Line 70 in my model corresponds to the specification of eta.

Setting the <upper> limit in the data block to numCities, etc. won’t work since the dummy structure is not preserved.

Am I missing something?

This isn’t about the bounds in the data block. This is because you are trying to access element 0 of an array, e.g. alpha_city[0]. The first element in Stan arrays is 1, not 0 (e.g. alpha_city[1]). As in the linked example, the lower bound is 1 rather than 0. If you add 1 to all of the indicators, then you shouldn’t have this issue.

Note also that the data you’re generating does not actually span the possible values. For example, you specify 25 cities, but the city indicators can only be 0 or 1. Instead, try this.

city <- sample(1:numCities, N, replace = TRUE)

@simonbrauer Thanks. This works.

However, doesn’t doing

city <- sample(1:numCities, N, replace = TRUE)

destroy the requirement of a dummy variable needing to be either 0 or 1 as in @bgoodri SO post (see the original poster’s question?

@bgoodri shows two different ways to do the same thing.

The first version is dummy-coded, where all but one level of each category gets its own column and they are coded 0/1. So with 25 cities, there would be 24 variables, all of them 0/1.

The second approach uses one set of indices for each variable. So regardless of the number of cities, you only have one variable. But the values should range from 1 to 25 (or whatever your maximum is).

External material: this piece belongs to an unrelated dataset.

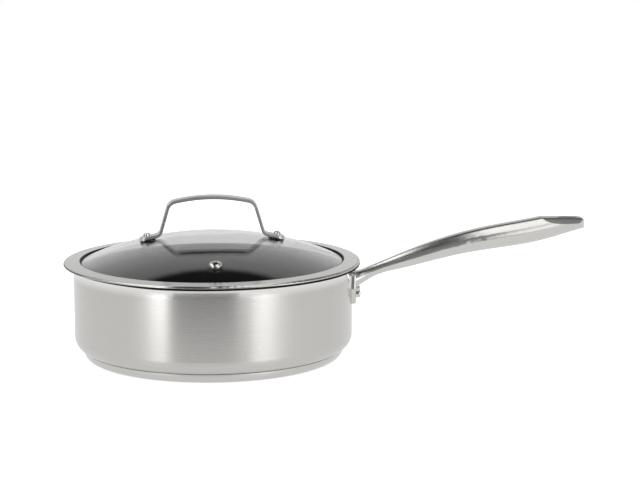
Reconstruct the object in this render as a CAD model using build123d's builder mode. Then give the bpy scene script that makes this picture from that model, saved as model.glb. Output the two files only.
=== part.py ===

Again, they’re doing the same thing as far as the model is concerned. But you may find one or the other easier based on how comfortable you are coding R or Stan. For example, the first version scales up very nicely if you add additional variables because they’re just tacked on to X. But it becomes harder (as far as writing code) to put specific priors on particular categorical variables if you do that.


Got it.

My model obviously falls into @bgoodri’s second solution. I’ll keep your other points in mind and accept your response as the solution to my question.